• [What you have to do] Return every line below in which "that" appears.

• [Data for processing]

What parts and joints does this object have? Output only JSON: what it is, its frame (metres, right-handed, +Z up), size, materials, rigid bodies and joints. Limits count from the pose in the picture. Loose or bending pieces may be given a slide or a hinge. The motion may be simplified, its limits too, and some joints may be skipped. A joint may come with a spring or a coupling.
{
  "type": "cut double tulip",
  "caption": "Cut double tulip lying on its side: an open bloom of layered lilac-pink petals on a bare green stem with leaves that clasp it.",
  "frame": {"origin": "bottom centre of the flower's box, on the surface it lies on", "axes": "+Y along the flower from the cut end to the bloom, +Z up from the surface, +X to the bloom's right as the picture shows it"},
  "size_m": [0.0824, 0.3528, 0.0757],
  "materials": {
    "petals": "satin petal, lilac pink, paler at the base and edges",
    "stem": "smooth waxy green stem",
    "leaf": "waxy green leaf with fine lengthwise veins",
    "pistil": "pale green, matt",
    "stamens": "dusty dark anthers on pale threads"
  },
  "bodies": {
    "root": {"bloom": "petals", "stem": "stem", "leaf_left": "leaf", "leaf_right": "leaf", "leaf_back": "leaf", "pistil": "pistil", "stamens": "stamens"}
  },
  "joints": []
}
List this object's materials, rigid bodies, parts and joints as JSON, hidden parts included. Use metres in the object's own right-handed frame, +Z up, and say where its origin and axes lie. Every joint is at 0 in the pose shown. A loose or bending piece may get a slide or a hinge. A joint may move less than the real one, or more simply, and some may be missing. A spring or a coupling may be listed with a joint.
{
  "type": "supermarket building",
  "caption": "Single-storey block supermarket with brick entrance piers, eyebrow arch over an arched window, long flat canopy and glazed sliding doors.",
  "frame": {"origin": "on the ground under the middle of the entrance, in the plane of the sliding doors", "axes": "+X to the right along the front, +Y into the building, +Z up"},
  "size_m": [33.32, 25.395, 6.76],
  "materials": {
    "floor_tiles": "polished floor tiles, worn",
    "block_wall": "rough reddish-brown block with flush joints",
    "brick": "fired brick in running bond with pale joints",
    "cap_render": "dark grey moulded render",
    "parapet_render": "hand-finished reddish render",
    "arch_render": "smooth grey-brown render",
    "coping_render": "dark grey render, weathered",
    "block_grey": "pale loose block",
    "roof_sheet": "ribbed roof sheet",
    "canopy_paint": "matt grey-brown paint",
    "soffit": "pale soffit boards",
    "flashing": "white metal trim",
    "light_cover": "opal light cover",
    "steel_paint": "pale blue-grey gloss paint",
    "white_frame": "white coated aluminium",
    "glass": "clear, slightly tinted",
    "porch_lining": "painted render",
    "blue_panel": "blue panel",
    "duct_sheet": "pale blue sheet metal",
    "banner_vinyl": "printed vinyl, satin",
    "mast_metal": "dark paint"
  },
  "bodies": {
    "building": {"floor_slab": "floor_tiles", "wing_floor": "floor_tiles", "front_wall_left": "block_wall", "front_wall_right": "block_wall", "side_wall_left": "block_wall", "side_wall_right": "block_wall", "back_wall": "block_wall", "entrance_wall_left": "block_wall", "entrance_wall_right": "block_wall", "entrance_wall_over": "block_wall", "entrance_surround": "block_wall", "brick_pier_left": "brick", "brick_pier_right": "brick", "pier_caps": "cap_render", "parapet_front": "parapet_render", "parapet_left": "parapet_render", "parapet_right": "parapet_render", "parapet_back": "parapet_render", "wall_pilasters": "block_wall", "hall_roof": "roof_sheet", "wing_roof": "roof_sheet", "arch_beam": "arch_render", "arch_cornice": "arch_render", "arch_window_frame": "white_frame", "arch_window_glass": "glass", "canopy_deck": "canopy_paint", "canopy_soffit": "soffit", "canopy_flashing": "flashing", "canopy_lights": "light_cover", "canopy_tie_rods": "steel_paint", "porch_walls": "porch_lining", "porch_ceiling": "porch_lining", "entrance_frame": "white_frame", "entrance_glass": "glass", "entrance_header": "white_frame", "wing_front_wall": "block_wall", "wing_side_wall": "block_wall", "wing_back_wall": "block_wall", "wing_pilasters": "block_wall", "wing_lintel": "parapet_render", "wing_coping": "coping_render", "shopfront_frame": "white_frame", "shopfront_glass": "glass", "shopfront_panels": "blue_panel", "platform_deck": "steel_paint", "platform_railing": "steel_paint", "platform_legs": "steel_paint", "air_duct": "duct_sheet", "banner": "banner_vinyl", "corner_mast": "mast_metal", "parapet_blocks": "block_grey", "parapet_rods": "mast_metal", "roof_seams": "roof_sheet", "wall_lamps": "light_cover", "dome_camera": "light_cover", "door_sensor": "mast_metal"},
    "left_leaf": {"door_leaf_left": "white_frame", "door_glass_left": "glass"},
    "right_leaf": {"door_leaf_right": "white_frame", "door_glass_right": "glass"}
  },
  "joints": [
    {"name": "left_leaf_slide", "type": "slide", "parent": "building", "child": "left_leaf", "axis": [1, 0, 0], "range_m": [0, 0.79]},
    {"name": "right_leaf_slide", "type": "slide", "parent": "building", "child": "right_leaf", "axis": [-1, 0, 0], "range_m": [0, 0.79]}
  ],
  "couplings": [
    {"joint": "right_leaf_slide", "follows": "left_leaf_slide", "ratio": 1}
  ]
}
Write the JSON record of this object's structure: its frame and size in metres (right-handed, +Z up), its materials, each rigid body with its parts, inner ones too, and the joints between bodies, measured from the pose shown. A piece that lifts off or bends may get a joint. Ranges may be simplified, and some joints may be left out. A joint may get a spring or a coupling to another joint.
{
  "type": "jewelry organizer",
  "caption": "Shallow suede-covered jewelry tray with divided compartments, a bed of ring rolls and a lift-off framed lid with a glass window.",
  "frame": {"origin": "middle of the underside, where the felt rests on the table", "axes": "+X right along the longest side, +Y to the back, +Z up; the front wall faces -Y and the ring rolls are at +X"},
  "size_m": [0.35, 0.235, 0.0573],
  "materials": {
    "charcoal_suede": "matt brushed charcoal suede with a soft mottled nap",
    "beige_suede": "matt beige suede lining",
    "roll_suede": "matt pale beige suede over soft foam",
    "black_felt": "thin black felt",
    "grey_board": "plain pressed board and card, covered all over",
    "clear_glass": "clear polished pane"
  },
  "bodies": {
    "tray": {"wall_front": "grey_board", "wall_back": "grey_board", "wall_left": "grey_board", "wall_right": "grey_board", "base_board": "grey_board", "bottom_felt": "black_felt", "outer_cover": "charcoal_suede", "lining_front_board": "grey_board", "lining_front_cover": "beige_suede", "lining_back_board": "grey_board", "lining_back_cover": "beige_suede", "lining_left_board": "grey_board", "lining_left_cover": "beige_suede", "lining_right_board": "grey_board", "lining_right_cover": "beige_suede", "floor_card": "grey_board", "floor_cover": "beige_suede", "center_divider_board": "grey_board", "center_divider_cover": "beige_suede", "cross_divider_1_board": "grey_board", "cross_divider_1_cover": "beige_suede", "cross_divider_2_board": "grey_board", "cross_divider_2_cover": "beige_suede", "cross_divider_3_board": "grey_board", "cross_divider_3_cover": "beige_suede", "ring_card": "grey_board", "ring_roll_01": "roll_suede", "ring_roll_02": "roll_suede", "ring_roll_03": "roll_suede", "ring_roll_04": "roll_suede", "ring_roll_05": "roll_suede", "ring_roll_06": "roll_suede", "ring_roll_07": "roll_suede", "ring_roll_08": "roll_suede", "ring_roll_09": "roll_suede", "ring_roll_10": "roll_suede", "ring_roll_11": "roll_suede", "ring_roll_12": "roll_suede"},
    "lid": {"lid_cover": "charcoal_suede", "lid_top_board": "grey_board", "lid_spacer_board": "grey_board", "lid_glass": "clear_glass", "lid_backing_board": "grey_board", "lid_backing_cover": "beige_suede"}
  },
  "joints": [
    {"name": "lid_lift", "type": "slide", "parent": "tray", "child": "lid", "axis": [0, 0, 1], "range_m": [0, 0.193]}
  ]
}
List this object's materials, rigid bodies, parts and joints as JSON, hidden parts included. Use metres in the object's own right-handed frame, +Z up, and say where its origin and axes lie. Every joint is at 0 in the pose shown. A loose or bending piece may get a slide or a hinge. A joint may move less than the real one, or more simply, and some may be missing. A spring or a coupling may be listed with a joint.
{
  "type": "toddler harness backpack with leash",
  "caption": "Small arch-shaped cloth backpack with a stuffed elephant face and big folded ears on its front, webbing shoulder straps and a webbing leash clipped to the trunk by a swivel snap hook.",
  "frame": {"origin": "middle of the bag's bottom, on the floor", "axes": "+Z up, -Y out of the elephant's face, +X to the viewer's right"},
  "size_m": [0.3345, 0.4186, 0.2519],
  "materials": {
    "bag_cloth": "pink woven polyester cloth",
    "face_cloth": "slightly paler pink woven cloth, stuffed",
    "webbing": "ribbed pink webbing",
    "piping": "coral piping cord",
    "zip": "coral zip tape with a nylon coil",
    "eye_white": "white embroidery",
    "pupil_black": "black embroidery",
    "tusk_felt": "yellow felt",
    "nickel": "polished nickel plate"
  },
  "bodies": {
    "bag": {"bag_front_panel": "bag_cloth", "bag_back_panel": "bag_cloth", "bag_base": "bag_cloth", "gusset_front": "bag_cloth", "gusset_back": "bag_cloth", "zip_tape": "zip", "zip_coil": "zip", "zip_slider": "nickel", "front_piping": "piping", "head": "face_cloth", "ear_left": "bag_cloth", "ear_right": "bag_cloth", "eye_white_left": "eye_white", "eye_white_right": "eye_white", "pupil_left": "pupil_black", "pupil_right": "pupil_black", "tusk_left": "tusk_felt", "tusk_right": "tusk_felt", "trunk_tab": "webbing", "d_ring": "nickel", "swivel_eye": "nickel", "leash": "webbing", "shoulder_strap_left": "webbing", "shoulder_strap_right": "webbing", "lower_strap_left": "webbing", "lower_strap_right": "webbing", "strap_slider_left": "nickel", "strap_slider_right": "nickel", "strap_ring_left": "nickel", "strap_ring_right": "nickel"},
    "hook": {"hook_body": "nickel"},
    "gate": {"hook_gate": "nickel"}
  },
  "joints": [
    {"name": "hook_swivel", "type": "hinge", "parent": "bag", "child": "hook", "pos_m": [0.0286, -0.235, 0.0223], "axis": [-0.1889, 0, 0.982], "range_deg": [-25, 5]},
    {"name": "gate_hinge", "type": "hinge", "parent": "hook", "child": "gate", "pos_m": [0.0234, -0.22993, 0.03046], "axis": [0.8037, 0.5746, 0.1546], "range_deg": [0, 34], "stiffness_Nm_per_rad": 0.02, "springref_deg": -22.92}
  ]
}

• [Finished exercise]
  "caption": "Cut double tulip lying on its side: an open bloom of layered lilac-pink petals on a bare green stem with leaves that clasp it.",
Write the JSON record of this object's structure: its frame and size in metres (right-handed, +Z up), its materials, each rigid body with its parts, inner ones too, and the joints between bodies, measured from the pose shown. A piece that lifts off or bends may get a joint. Ranges may be simplified, and some joints may be left out. A joint may get a spring or a coupling to another joint.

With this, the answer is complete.